[begin Material provided]

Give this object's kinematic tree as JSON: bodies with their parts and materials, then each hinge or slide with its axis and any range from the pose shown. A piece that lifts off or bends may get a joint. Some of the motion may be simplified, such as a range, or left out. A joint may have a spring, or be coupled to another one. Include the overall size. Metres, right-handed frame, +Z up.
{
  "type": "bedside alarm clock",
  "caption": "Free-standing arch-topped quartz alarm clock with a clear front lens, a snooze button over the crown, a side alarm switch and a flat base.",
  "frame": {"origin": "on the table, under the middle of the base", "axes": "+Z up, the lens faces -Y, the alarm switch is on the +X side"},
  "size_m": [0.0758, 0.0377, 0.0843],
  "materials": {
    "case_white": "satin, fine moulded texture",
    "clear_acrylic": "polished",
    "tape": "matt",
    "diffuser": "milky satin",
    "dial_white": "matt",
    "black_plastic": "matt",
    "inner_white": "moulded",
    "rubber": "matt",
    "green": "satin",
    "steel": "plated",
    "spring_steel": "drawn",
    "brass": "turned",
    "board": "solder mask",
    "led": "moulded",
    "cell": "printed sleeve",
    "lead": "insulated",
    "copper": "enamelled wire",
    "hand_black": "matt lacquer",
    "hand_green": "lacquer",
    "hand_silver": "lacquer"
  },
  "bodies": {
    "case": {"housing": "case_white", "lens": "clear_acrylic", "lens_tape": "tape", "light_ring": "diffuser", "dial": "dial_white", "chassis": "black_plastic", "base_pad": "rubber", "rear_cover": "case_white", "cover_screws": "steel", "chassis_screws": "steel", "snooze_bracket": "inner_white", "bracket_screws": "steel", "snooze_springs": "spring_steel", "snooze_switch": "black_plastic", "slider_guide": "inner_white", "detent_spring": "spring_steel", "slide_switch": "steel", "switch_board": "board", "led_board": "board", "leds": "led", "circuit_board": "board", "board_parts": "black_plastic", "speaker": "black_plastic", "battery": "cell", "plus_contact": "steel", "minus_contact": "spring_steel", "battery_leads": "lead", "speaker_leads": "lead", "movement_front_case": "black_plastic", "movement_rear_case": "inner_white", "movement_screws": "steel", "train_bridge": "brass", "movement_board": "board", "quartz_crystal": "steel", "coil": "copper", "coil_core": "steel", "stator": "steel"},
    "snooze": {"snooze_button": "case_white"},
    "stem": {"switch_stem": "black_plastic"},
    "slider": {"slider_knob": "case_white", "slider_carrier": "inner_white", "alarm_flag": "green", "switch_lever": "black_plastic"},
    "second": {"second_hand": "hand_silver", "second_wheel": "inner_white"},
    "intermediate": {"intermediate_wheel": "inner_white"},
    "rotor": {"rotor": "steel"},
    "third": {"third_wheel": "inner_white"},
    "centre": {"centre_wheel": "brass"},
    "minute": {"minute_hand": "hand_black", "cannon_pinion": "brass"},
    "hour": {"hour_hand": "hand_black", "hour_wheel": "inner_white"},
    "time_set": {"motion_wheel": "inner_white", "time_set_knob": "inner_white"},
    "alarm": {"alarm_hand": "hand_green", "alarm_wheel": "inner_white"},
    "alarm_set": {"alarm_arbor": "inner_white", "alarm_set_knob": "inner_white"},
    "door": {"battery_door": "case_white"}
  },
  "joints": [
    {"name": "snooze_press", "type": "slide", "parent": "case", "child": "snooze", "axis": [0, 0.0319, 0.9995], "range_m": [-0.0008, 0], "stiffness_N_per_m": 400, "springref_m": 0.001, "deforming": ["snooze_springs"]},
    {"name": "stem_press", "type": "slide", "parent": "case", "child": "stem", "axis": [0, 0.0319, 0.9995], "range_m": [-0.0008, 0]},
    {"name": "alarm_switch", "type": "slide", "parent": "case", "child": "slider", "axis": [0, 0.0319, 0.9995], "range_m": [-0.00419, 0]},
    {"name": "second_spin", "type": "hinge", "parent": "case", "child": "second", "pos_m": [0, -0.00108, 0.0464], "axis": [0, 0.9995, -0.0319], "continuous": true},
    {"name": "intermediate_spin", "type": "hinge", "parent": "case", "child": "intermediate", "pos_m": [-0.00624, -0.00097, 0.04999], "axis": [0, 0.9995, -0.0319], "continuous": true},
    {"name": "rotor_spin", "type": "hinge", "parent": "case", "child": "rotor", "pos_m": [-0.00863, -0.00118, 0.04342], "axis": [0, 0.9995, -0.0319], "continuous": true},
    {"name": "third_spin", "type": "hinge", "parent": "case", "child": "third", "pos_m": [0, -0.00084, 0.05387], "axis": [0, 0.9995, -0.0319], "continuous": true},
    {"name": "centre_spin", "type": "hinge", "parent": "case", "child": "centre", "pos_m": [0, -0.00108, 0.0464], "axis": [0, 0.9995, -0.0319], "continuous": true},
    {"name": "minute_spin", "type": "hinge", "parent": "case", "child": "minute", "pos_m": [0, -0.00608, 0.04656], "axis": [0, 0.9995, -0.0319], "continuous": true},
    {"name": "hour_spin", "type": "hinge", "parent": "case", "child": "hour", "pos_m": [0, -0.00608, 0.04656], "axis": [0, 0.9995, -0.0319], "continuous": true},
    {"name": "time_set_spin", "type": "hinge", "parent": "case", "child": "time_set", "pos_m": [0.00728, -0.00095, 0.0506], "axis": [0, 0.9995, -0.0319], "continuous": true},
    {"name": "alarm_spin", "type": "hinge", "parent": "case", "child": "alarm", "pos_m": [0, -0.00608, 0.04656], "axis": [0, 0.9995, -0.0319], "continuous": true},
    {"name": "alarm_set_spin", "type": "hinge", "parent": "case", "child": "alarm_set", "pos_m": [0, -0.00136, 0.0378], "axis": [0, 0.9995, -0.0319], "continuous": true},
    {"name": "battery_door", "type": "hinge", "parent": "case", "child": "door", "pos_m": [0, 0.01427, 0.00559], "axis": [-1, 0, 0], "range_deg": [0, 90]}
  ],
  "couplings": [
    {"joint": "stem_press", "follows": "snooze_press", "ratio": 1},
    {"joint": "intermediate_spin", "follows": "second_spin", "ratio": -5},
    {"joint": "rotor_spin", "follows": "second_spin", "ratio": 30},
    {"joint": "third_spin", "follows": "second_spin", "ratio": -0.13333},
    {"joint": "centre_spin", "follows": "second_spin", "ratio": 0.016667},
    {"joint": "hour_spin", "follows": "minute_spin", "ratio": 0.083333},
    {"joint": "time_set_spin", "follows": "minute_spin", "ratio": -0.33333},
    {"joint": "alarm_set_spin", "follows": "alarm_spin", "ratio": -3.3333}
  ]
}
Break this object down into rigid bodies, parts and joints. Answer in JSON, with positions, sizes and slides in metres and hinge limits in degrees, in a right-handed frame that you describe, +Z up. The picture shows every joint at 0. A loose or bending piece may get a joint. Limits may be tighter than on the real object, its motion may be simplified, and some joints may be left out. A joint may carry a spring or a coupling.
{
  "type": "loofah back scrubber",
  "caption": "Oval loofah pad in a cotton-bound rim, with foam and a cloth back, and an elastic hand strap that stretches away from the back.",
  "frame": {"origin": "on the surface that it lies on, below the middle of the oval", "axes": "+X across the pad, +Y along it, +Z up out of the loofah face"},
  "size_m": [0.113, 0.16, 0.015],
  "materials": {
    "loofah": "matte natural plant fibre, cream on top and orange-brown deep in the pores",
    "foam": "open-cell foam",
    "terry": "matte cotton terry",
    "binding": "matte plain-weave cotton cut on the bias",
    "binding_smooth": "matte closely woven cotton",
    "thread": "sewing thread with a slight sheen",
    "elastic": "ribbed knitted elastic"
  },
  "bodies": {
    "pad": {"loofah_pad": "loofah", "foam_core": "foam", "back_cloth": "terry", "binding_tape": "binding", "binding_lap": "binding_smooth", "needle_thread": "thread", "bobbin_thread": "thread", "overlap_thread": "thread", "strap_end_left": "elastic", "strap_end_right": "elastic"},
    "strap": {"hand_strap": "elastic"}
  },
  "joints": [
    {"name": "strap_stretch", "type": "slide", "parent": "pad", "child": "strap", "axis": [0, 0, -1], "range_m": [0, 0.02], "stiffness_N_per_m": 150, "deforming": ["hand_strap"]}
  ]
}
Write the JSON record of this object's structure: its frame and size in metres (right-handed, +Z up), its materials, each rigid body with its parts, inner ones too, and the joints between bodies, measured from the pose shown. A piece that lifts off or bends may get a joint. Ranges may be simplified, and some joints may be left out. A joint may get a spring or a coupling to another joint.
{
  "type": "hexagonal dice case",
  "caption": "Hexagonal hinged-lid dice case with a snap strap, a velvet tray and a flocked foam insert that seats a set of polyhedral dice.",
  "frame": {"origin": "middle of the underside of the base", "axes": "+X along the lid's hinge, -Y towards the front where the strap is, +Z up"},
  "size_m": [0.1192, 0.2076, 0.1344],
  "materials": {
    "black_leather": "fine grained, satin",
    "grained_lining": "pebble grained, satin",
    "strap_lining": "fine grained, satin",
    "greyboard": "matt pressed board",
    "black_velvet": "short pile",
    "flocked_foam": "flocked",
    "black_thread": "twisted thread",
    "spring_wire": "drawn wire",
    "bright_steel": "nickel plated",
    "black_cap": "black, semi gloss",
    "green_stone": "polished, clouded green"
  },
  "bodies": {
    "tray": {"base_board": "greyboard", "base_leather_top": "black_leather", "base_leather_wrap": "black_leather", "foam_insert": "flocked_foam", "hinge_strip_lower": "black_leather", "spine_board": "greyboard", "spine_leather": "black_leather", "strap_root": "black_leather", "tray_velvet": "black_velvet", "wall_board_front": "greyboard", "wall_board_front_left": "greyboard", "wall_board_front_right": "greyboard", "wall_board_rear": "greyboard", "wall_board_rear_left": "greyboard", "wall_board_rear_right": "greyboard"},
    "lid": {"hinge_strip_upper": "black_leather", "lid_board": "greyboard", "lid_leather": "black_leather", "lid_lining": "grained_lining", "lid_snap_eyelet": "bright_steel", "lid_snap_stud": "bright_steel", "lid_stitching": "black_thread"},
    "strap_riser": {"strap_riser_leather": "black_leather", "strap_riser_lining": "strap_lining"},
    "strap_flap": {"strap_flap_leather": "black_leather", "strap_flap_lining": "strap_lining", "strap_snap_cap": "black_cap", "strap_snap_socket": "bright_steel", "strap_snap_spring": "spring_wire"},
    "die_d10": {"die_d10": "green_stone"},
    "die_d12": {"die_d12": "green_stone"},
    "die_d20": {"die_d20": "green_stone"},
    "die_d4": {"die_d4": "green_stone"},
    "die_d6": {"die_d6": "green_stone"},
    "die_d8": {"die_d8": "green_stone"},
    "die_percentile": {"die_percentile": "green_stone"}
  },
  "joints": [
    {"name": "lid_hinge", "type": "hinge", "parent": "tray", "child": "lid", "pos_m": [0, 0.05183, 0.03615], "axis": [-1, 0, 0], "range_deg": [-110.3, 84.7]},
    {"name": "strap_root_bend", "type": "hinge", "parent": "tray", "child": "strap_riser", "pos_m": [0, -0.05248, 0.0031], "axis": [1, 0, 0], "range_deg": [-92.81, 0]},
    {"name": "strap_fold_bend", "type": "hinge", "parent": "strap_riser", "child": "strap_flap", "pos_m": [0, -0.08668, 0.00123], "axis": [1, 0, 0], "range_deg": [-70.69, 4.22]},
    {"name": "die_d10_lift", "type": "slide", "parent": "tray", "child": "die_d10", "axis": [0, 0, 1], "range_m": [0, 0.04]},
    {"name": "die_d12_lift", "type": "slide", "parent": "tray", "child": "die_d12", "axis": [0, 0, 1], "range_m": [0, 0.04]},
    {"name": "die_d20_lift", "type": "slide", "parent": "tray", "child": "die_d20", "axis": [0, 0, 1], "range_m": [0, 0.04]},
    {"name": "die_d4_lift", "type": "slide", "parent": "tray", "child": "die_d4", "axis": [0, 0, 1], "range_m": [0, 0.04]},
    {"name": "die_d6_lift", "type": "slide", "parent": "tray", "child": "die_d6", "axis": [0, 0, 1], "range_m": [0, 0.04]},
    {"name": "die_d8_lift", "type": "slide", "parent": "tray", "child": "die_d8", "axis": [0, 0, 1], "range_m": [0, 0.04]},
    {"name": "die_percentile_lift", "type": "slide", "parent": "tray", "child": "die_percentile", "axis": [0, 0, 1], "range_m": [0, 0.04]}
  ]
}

[end Material provided]

*Set problem*: Report the number of lines in the listing that include the string "rigid"; give nothing but the number.

*Result of the exercise*: 2